_MATERIAL PROVIDED:_

=======

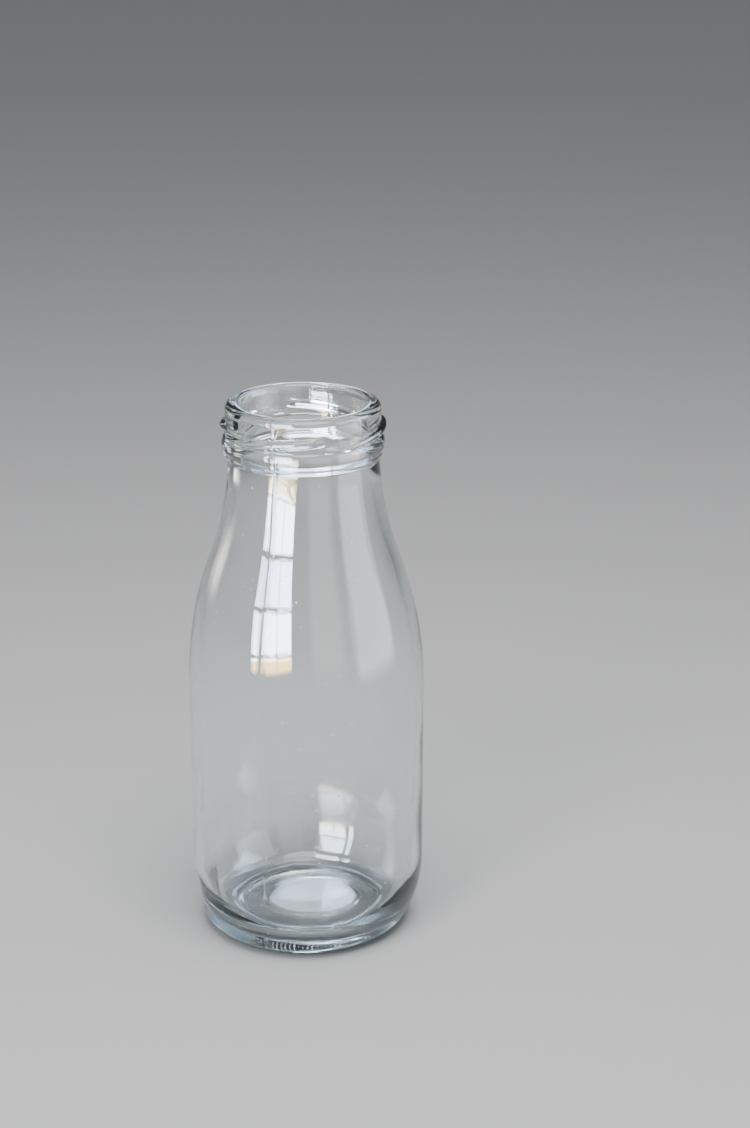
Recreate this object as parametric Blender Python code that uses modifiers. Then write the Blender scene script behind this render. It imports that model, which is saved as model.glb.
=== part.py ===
"""Clear glass milk bottle with a wide mouth and a four-lug screw finish, used as a vase.

The whole bottle is one blown piece. Its glass is one section, drawn as a line that starts on the
axis at the inner floor, climbs the inside, crosses the sealing rim, runs down the outside and
returns to the axis under the pushed-up base. Turning that line makes the closed wall, and four
helical lugs are then joined to the mouth.

Metres, +Z up. The origin is on the axis, in the plane that the bottle stands on.
"""

import math

import bmesh
import bpy

# Overall form
HEIGHT = 0.1470
BODY_RADIUS = 0.0315
WALL = 0.0025
SHOULDER_START = 0.0700

# The shoulder and the neck flare are two arcs that meet with no corner. This is the shoulder's
# share of their two radii together.
SHOULDER_ARC_SHARE = 0.54

# Mouth: every depth is measured down from the sealing rim
FINISH_RADIUS = 0.0203
FINISH_WALL = 0.0036
LIP_OUTER_FILLET = 0.0018
LIP_INNER_FILLET = 0.0006
BORE_DEPTH = 0.0120
BORE_BLEND = 0.0040
NECK_RADIUS = 0.0198
NECK_TANGENT_DEPTH = 0.0124

# Carrying ring under the lugs
BEAD_TOP_DEPTH = 0.0085
BEAD_CREST_DEPTH = 0.0108
BEAD_CORNER_DEPTH = 0.0130
BEAD_FOOT_DEPTH = 0.0137
BEAD_PROJECTION = 0.0010
BEAD_CORNER_PROJECTION = 0.0003

# Lugs: short right-handed threads, each rising from the top of the ring towards the rim
LUG_COUNT = 4
LUG_PROJECTION = 0.00135
LUG_HALF_WIDTH = 0.0012
LUG_LOW_DEPTH = 0.0086
LUG_HIGH_DEPTH = 0.0053
LUG_START_ANGLE = -80.0
LUG_SWEEP_ANGLE = 97.0
LUG_TAPER_SHARE = 0.16
LUG_TIP_SHARE = 0.3
LUG_POINTS = 19
LUG_BEVEL_RESOLUTION = 2

# Heel: three arcs, each tighter than the one above it, from the wall to the standing ring
HEEL_RADII = (0.0400, 0.0065, 0.0055)
HEEL_TURNS = (0.0, 22.0, 60.0, 90.0)

# Base
STANDING_RING_WIDTH = 0.0022
PUSH_UP_FILLET = 0.0012
PUSH_UP_RISE = 0.0024
STIPPLE_BAND_WIDTH = 0.0070
DISC_STEP = 0.0004
FLOOR_THICKNESS = 0.0042
FLOOR_CROWN = 0.0005
INNER_HEEL_RADIUS = 0.0120

# Smoothness of the turned form
SEGMENTS = 56
FILLET_STEPS = 4
HEEL_STEPS = (3, 4, 3)
INNER_HEEL_STEPS = 6
SHOULDER_STEPS = 6
BLEND_STEPS = 3
FLOOR_STEPS = 2
SHARP_ANGLE = 35.0
MERGE_DISTANCE = 0.00001

MILLILITRES_PER_CUBIC_METRE = 1e6


def arc(centre_r, centre_z, radius, start, end, steps):
    """Points on a round stretch of the section. Angles are in degrees from the +R direction."""
    points = []
    for step in range(steps + 1):
        angle = math.radians(start + (end - start) * step / steps)
        points.append((centre_r + radius * math.cos(angle), centre_z + radius * math.sin(angle)))
    return points


def ease(start, end, steps):
    """Points on an S-shaped stretch that leaves and arrives parallel to the axis."""
    points = []
    for step in range(steps + 1):
        share = step / steps
        swing = (1 - math.cos(math.pi * share)) / 2
        points.append((start[0] + (end[0] - start[0]) * swing, start[1] + (end[1] - start[1]) * share))
    return points


def arc_radius(run, drop):
    """Radius of an arc that starts parallel to the axis and moves in by drop over run."""
    return (run * run + drop * drop) / (2 * drop)


def shoulder():
    """Centres, radii and turn of the two arcs between the straight body and the neck."""
    rise = HEIGHT - NECK_TANGENT_DEPTH - SHOULDER_START
    inset = BODY_RADIUS - NECK_RADIUS
    turn = 2 * math.atan2(inset, rise)
    total = rise / math.sin(turn)
    low_radius = total * SHOULDER_ARC_SHARE
    high_radius = total - low_radius
    return {
        "turn": math.degrees(turn),
        "low_radius": low_radius,
        "low_centre": (BODY_RADIUS - low_radius, SHOULDER_START),
        "high_radius": high_radius,
        "high_centre": (NECK_RADIUS + high_radius, HEIGHT - NECK_TANGENT_DEPTH),
    }


def neck_arc(form, offset, end_z):
    """The flare from the shoulder up to end_z, moved into the glass by offset."""
    centre_r, centre_z = form["high_centre"]
    radius = form["high_radius"] + offset
    end = 180.0 + math.degrees(math.asin((centre_z - end_z) / radius))
    return arc(centre_r, centre_z, radius, 180.0 + form["turn"], end, SHOULDER_STEPS)


def shoulder_arc(form, offset):
    """The convex shoulder from the straight body upwards, moved into the glass by offset."""
    centre_r, centre_z = form["low_centre"]
    return arc(centre_r, centre_z, form["low_radius"] - offset, 0.0, form["turn"], SHOULDER_STEPS)


def heel():
    """The outside of the heel from the body wall down to the standing ring."""
    heights = []
    for radius, start, end in zip(HEEL_RADII, HEEL_TURNS, HEEL_TURNS[1:]):
        heights.append(radius * (math.sin(math.radians(end)) - math.sin(math.radians(start))))
    point = (BODY_RADIUS, sum(heights))
    points = [point]
    for radius, start, end, steps in zip(HEEL_RADII, HEEL_TURNS, HEEL_TURNS[1:], HEEL_STEPS):
        centre_r = point[0] - radius * math.cos(math.radians(start))
        centre_z = point[1] + radius * math.sin(math.radians(start))
        stretch = arc(centre_r, centre_z, radius, -start, -end, steps)
        points += stretch[1:]
        point = stretch[-1]
    # The last arc ends in the standing plane, but for a rounding error that is removed here
    points[-1] = (point[0], 0.0)
    return points


def base(standing_radius):
    """The underside from the standing ring in to the axis."""
    inner = standing_radius - STANDING_RING_WIDTH
    band = inner - PUSH_UP_FILLET
    disc = band - STIPPLE_BAND_WIDTH
    disc_z = PUSH_UP_RISE + DISC_STEP
    points = [(inner, 0.0)]
    points += ease((inner, 0.0), (band, PUSH_UP_FILLET), FILLET_STEPS)[1:]
    points.append((disc + DISC_STEP, PUSH_UP_RISE))
    points.append((disc, disc_z))
    points.append((0.0, disc_z))
    return points


def inside(form):
    """The inside of the glass from the axis at the floor up to the inner edge of the rim."""
    floor_z = PUSH_UP_RISE + DISC_STEP + FLOOR_THICKNESS
    wall_r = BODY_RADIUS - WALL
    corner_r = wall_r - INNER_HEEL_RADIUS
    low_z = floor_z - FLOOR_CROWN
    points = []
    for step in range(FLOOR_STEPS):
        share = step / FLOOR_STEPS
        points.append((corner_r * share, floor_z - FLOOR_CROWN * share * share))
    points += arc(corner_r, low_z + INNER_HEEL_RADIUS, INNER_HEEL_RADIUS, -90.0, 0.0, INNER_HEEL_STEPS)
    points += shoulder_arc(form, WALL)
    bore_end = (FINISH_RADIUS - FINISH_WALL, HEIGHT - BORE_DEPTH)
    flare = neck_arc(form, WALL, bore_end[1] - BORE_BLEND)
    points += flare[1:]
    points += ease(flare[-1], bore_end, BLEND_STEPS)[1:]
    points += arc(bore_end[0] + LIP_INNER_FILLET, HEIGHT - LIP_INNER_FILLET, LIP_INNER_FILLET,
                  180.0, 90.0, FILLET_STEPS)
    return points


def bead():
    """The carrying ring: a round flank above its crest, a flatter one below, and an undercut foot."""
    crest_r = FINISH_RADIUS + BEAD_PROJECTION
    crest_z = HEIGHT - BEAD_CREST_DEPTH
    upper_run = BEAD_CREST_DEPTH - BEAD_TOP_DEPTH
    lower_run = BEAD_CORNER_DEPTH - BEAD_CREST_DEPTH
    upper = arc_radius(upper_run, BEAD_PROJECTION)
    lower = arc_radius(lower_run, BEAD_PROJECTION - BEAD_CORNER_PROJECTION)
    upper_turn = math.degrees(math.asin(upper_run / upper))
    lower_turn = math.degrees(math.asin(lower_run / lower))
    points = arc(crest_r - upper, crest_z, upper, upper_turn, 0.0, FILLET_STEPS)
    points += arc(crest_r - lower, crest_z, lower, 0.0, -lower_turn, FILLET_STEPS)[1:]
    return points


def outside(form):
    """The outside of the glass from the outer edge of the rim down to the axis under the base."""
    points = arc(FINISH_RADIUS - LIP_OUTER_FILLET, HEIGHT - LIP_OUTER_FILLET, LIP_OUTER_FILLET,
                 90.0, 0.0, FILLET_STEPS)
    points += bead()
    points += reversed(neck_arc(form, 0.0, HEIGHT - BEAD_FOOT_DEPTH))
    points += list(reversed(shoulder_arc(form, 0.0)))[1:]
    standing = heel()
    points += standing
    points += base(standing[-1][0])
    return points


def turned_glass(name, points, collection):
    """A closed wall of glass, made by turning the section line around the axis."""
    mesh = bpy.data.meshes.new(name)
    vertices = [(r, 0.0, z) for r, z in points]
    edges = [(index, index + 1) for index in range(len(vertices) - 1)]
    mesh.from_pydata(vertices, edges, [])
    glass = bpy.data.objects.new(name, mesh)
    collection.objects.link(glass)
    turn = glass.modifiers.new("turn", "SCREW")
    turn.axis = "Z"
    turn.angle = math.tau
    turn.steps = SEGMENTS
    turn.render_steps = SEGMENTS
    turn.use_merge_vertices = True
    turn.merge_threshold = MERGE_DISTANCE
    turn.use_smooth_shade = True
    return glass


def lug_mesh():
    """One lug: a round rib on a rising helix, half sunk in the wall and tapered at both ends."""
    curve = bpy.data.curves.new("lug_path", "CURVE")
    curve.dimensions = "3D"
    curve.bevel_depth = LUG_HALF_WIDTH
    curve.bevel_resolution = LUG_BEVEL_RESOLUTION
    curve.use_fill_caps = True
    spline = curve.splines.new("POLY")
    spline.points.add(LUG_POINTS - 1)
    for index, point in enumerate(spline.points):
        share = index / (LUG_POINTS - 1)
        to_end = min(share, 1 - share)
        swell = min(1.0, LUG_TIP_SHARE + (1 - LUG_TIP_SHARE) * to_end / LUG_TAPER_SHARE)
        reach = FINISH_RADIUS + (LUG_PROJECTION - LUG_HALF_WIDTH) * swell
        angle = math.radians(LUG_START_ANGLE + LUG_SWEEP_ANGLE * share)
        depth = LUG_LOW_DEPTH + (LUG_HIGH_DEPTH - LUG_LOW_DEPTH) * share
        point.co = (reach * math.cos(angle), reach * math.sin(angle), HEIGHT - depth, 1.0)
        point.radius = swell
    path = bpy.data.objects.new("lug_path", curve)
    bpy.context.scene.collection.objects.link(path)
    depsgraph = bpy.context.evaluated_depsgraph_get()
    mesh = bpy.data.meshes.new_from_object(path.evaluated_get(depsgraph))
    bpy.data.objects.remove(path)
    shell = bmesh.new()
    shell.from_mesh(mesh)
    bmesh.ops.remove_doubles(shell, verts=shell.verts, dist=MERGE_DISTANCE)
    shell.to_mesh(mesh)
    shell.free()
    return mesh


def join_lugs(glass, cutters):
    """Four copies of the lug around the mouth, each fused to the glass."""
    mesh = lug_mesh()
    for number in range(LUG_COUNT):
        lug = bpy.data.objects.new(f"lug_{number + 1}", mesh)
        lug.rotation_euler.z = math.tau * number / LUG_COUNT
        lug.hide_render = True
        lug.display_type = "WIRE"
        cutters.objects.link(lug)
        fuse = glass.modifiers.new(f"fuse_lug_{number + 1}", "BOOLEAN")
        fuse.operation = "UNION"
        fuse.solver = "EXACT"
        fuse.object = lug


def clear_glass():
    """Colourless soda-lime glass with the faint green of its thick edges."""
    material = bpy.data.materials.new("clear_glass")
    material.use_nodes = True
    shader = material.node_tree.nodes["Principled BSDF"]
    shader.inputs["Base Color"].default_value = (0.90, 0.96, 0.95, 1.0)
    shader.inputs["Metallic"].default_value = 0.0
    shader.inputs["Roughness"].default_value = 0.02
    shader.inputs["IOR"].default_value = 1.52
    shader.inputs["Transmission Weight"].default_value = 1.0
    return material


def capacity(points):
    """Volume inside the bottle, from the floor to the rim, summed in slices of the section."""
    volume = 0.0
    for (low_r, low_z), (high_r, high_z) in zip(points, points[1:]):
        slice_area = (low_r * low_r + low_r * high_r + high_r * high_r) / 3
        volume += math.pi * slice_area * (high_z - low_z)
    return volume


def smooth_by_angle(glass):
    """Replaces the glass with its finished mesh, smooth but for its real corners."""
    depsgraph = bpy.context.evaluated_depsgraph_get()
    mesh = bpy.data.meshes.new_from_object(glass.evaluated_get(depsgraph))
    glass.modifiers.clear()
    glass.data = mesh
    mesh.shade_smooth()
    mesh.set_sharp_from_angle(angle=math.radians(SHARP_ANGLE))


def main():
    for item in list(bpy.data.objects):
        bpy.data.objects.remove(item)
    parts = bpy.data.collections.new("milk_bottle")
    cutters = bpy.data.collections.new("cutters")
    bpy.context.scene.collection.children.link(parts)
    bpy.context.scene.collection.children.link(cutters)

    form = shoulder()
    inner = inside(form)
    glass = turned_glass("glass_bottle", inner + outside(form), parts)
    join_lugs(glass, cutters)
    smooth_by_angle(glass)
    glass.data.materials.clear()
    glass.data.materials.append(clear_glass())
    brimful = capacity(inner) * MILLILITRES_PER_CUBIC_METRE
    print("glass_bottle holds", round(brimful, 1), "ml to the brim")


main()
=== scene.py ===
import math
from functools import partial

import bmesh
import bpy
import numpy as np
from mathutils import Matrix, Quaternion, Vector


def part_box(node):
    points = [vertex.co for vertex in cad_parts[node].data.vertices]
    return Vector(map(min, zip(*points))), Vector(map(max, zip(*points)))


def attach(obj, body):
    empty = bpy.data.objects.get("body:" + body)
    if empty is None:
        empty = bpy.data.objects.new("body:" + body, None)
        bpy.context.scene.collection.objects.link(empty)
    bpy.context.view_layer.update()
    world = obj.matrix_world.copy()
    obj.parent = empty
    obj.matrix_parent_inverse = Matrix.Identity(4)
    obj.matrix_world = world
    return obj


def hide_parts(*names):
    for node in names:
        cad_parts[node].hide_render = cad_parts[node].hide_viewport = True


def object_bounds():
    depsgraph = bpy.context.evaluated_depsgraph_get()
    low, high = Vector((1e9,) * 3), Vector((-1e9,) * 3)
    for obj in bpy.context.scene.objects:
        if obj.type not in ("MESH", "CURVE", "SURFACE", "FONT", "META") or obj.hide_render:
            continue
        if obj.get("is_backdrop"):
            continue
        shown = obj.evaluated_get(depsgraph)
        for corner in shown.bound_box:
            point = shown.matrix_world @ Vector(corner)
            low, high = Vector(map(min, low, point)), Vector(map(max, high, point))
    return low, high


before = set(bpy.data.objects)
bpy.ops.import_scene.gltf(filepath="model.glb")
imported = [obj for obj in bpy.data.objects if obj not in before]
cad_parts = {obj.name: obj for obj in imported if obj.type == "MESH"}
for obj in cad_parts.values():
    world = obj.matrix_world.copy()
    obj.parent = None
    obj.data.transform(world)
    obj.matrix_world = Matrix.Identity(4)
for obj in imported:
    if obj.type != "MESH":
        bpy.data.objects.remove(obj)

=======

Copy exactly the lines from the line with "form = shoulder()" up to and including the line with "if empty is", and no other lines.

    form = shoulder()
    inner = inside(form)
    glass = turned_glass("glass_bottle", inner + outside(form), parts)
    join_lugs(glass, cutters)
    smooth_by_angle(glass)
    glass.data.materials.clear()
    glass.data.materials.append(clear_glass())
    brimful = capacity(inner) * MILLILITRES_PER_CUBIC_METRE
    print("glass_bottle holds", round(brimful, 1), "ml to the brim")


main()
=== scene.py ===
import math
from functools import partial

import bmesh
import bpy
import numpy as np
from mathutils import Matrix, Quaternion, Vector


def part_box(node):
    points = [vertex.co for vertex in cad_parts[node].data.vertices]
    return Vector(map(min, zip(*points))), Vector(map(max, zip(*points)))


def attach(obj, body):
    empty = bpy.data.objects.get("body:" + body)
    if empty is None:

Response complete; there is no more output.